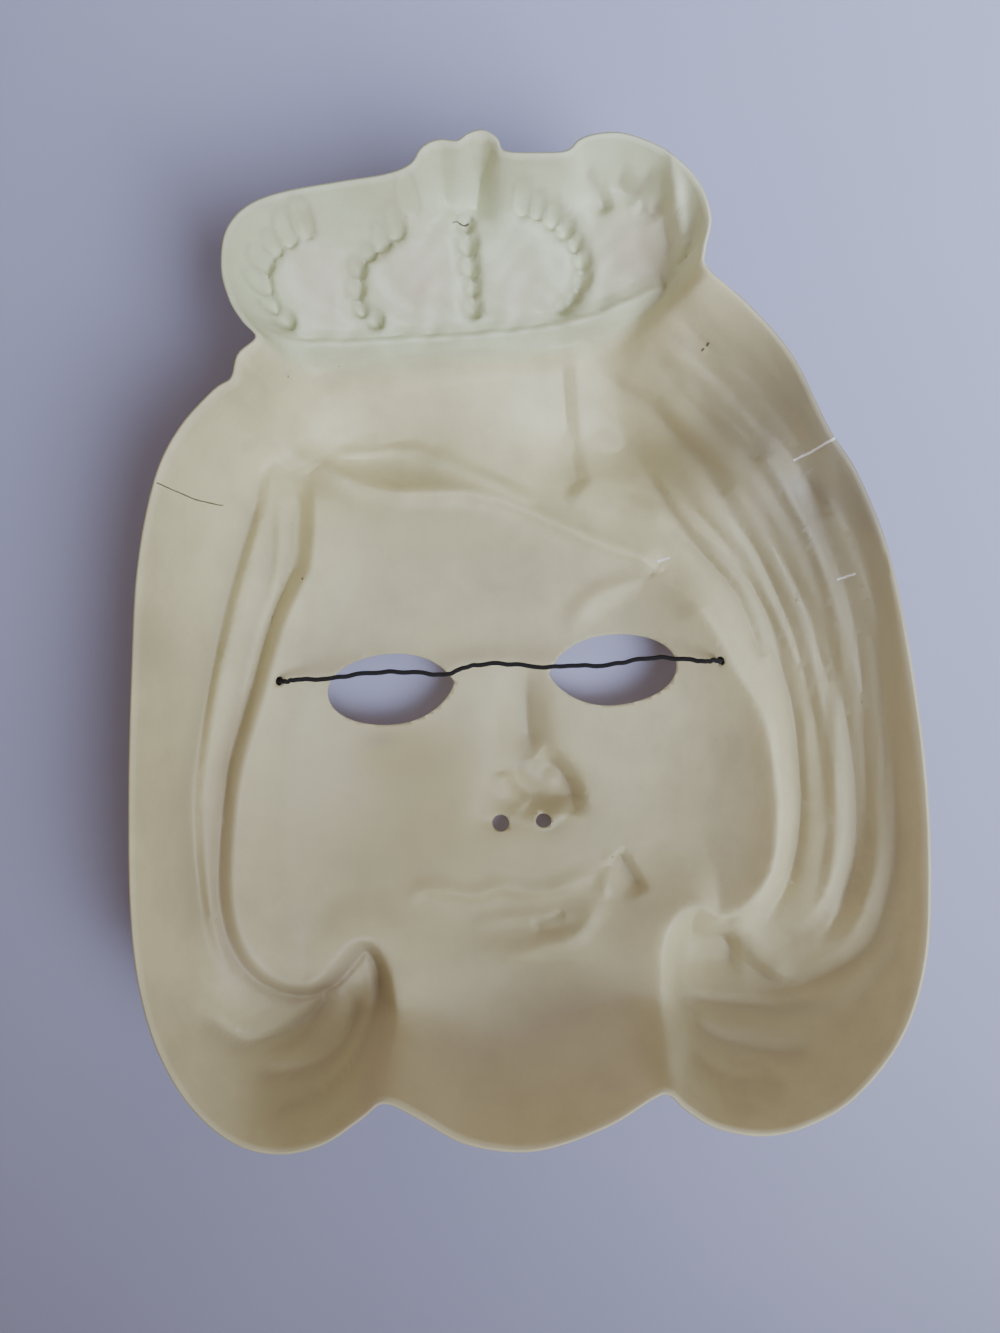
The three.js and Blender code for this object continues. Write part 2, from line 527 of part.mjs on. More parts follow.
function solidOf(geometry) {
  const bare = geometry.clone();
  bare.deleteAttribute('normal');
  bare.deleteAttribute('uv');
  const merged = mergeVertices(bare.index ? bare.toNonIndexed() : bare, 1e-4);
  return new wasm.Manifold(new wasm.Mesh({
    numProp: 3,
    vertProperties: new Float32Array(merged.attributes.position.array),
    triVerts: new Uint32Array(merged.index.array),
  }));
}

function geometryOf(solid) {
  const { vertProperties, triVerts } = solid.getMesh();
  const geometry = new THREE.BufferGeometry();
  geometry.setAttribute('position', new THREE.BufferAttribute(vertProperties, 3));
  geometry.setIndex(new THREE.BufferAttribute(triVerts, 1));
  return geometry;
}

// A cutter that passes straight through the sheet
function cutter(shape, x, y) {
  const geometry = new THREE.ExtrudeGeometry(shape, { depth: 2 * maskDepth, bevelEnabled: false });
  geometry.translate(x, y, -maskDepth / 2);
  return solidOf(geometry);
}

// Almond with a slightly pointed inner corner
function eyeShape(inward) {
  const w = eye.width / 2;
  const h = eye.height / 2;
  const shape = new THREE.Shape();
  shape.moveTo(-inward * w, 0);
  shape.bezierCurveTo(-inward * w, 0.62 * h, -inward * 0.55 * w, h, 0, h);
  shape.bezierCurveTo(inward * 0.5 * w, h, inward * 0.86 * w, 0.6 * h, inward * w, 0.06 * h);
  shape.bezierCurveTo(inward * 0.94 * w, -0.35 * h, inward * 0.55 * w, -h, 0, -h);
  shape.bezierCurveTo(-inward * 0.55 * w, -h, -inward * w, -0.62 * h, -inward * w, 0);
  return new THREE.Shape(shape.getPoints(6).slice(0, -1));
}

function roundShape(across, sides) {
  const shape = new THREE.Shape();
  for (let i = 0; i < sides; i++) {
    const a = (i / sides) * 2 * Math.PI;
    const method = i === 0 ? 'moveTo' : 'lineTo';
    shape[method]((across / 2) * Math.cos(a), (across / 2) * Math.sin(a));
  }
  shape.closePath();
  return shape;
}

// The strap's route from the left hole to the right one: it sags a little between the temples
const strapRoute = [
  [-60.7, 5.05, 24.3], [-59.3, 5, 24.7], [-56.5, 4.95, 24.5], [-49.3, 4.9, 23.2], [-42, 5.1, 22],
  [-33.6, 5.2, 20.8], [-25, 4.3, 19.8], [-18, 3.3, 19.2], [-13.6, 3.4, 18.9], [-9.5, 4.5, 18.7],
  [-4, 5, 18.6], [4, 4.2, 18.7], [12.9, 2.6, 19.1], [21, 2.1, 19.8], [28.9, 1.8, 20.8],
  [36, 2.2, 22], [43.3, 2.6, 23.5], [50.5, 1.4, 25.3], [55.6, 0.7, 26.9], [58.2, 0.4, 27.5],
  [59.8, 0.25, 27.2],
];

function templePlace({ at, axis }, distance) {
  const direction = new THREE.Vector3(...axis).normalize();
  return new THREE.Vector3(...at).addScaledVector(direction, distance);
}

function plastic(color) {
  return new THREE.MeshStandardMaterial({ color, roughness: 0.5, metalness: 0 });
}

function yarn() {
  return new THREE.MeshStandardMaterial({ color: '#191618', roughness: 0.95, metalness: 0 });
}

function named(name, geometry, material) {
  const mesh = new THREE.Mesh(geometry, material);
  mesh.name = name;
  return mesh;
}

function templeCutter(temple) {
  const shape = roundShape(strap.hole, 10);
  const length = 8;
  const geometry = new THREE.ExtrudeGeometry(shape, { depth: length, bevelEnabled: false });
  geometry.translate(0, 0, -length / 2);
  const up = new THREE.Vector3(0, 0, 1);
  const direction = new THREE.Vector3(...temple.axis).normalize();
  geometry.applyQuaternion(new THREE.Quaternion().setFromUnitVectors(up, direction));
  geometry.translate(...temple.at);
  return solidOf(geometry);
}

function maskShell() {
  const openings = [
    cutter(eyeShape(1), -eye.x, 0),
    cutter(eyeShape(-1), eye.x, 0),
    cutter(roundShape(nostril.across, 12), ...nostril.left),
    cutter(roundShape(nostril.across, 12), ...nostril.right),
    templeCutter(templeLeft),
    templeCutter(templeRight),
  ];
  let shell = solidOf(sheetGeometry(fitSheet()));
  for (const opening of openings) shell = shell.subtract(opening);
  return named('mask_shell', geometryOf(shell), plastic('#d3cdb4'));
}

function elasticCord() {
  const curve = new THREE.CatmullRomCurve3([
    templePlace(templeLeft, -strap.pastHole),
    templePlace(templeLeft, 0.2),
    templePlace(templeLeft, 1.3),
    ...strapRoute.map((p) => new THREE.Vector3(...p)),
    templePlace(templeRight, 1.2),
    templePlace(templeRight, 0.2),
    templePlace(templeRight, -strap.pastHole),
  ]);
  curve.arcLengthDivisions = 1000;
  const steps = Math.round(curve.getLength() / (2 * strap.across));
  const section = roundShape(strap.across, strap.sides);
  return named('elastic_cord', new THREE.ExtrudeGeometry(section, { steps, extrudePath: curve }), yarn());
}

function elasticKnot(name, temple) {
  const geometry = new THREE.SphereGeometry(strap.knotRadius, 10, 7);
  const middle = templePlace(temple, -strap.pastHole - strap.gap - strap.knotRadius);
  geometry.translate(middle.x, middle.y, middle.z);
  return named(name, geometry, yarn());
}

const mask = new THREE.Group();
mask.add(maskShell());
mask.add(elasticCord());
mask.add(elasticKnot('elastic_knot_left', templeLeft));
mask.add(elasticKnot('elastic_knot_right', templeRight));

// The origin is under the middle of the rim's box
mask.position.set(-(rim.box[0] + rim.box[1]) / 2, -(rim.box[2] + rim.box[3]) / 2, 0);

export default mask;
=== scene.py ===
# A child's fairy mask of thin formed plastic, lying on its face with the hollow side up.
# Relief numbers are millimetres in the mask's drawing: origin midway between the eyes, +Y to the
# crown, depth measured down from the rim. Everything built in Blender is in metres.

import math

import bmesh
import bpy
import numpy as np
from mathutils import Matrix, Vector


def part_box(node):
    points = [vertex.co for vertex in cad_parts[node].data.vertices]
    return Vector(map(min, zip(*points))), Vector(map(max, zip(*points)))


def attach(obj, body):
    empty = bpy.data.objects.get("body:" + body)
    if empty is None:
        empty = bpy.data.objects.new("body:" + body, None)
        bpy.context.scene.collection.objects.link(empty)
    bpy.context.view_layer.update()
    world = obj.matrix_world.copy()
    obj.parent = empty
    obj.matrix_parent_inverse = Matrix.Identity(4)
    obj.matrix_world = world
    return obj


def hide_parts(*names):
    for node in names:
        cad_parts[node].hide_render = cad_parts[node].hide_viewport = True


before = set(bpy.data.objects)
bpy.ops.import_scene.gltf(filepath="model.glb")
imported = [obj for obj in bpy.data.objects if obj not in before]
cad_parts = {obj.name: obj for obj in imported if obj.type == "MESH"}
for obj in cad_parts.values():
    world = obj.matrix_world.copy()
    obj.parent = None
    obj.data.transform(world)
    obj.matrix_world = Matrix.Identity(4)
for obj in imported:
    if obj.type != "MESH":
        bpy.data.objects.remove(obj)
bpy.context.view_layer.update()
mm = 0.001

# camera: straight down over the hollow
view = {
    "aboveRim": 290,        # mm from the lens to the rim
    "over": (-0.2, 3.9),    # drawing point below the lens
    "roll": 5.0,            # degrees that the mask is turned in the picture
    "focalPixels": 1150,
    "picture": (1000, 1333),
    "sensor": 36.0,
}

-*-

Locate "bpy.data.objects.remove(obj)" in the material, then quote the line that contains it and all lines after it through the final one.

        bpy.data.objects.remove(obj)
bpy.context.view_layer.update()
mm = 0.001

# camera: straight down over the hollow
view = {
    "aboveRim": 290,        # mm from the lens to the rim
    "over": (-0.2, 3.9),    # drawing point below the lens
    "roll": 5.0,            # degrees that the mask is turned in the picture
    "focalPixels": 1150,
    "picture": (1000, 1333),
    "sensor": 36.0,
}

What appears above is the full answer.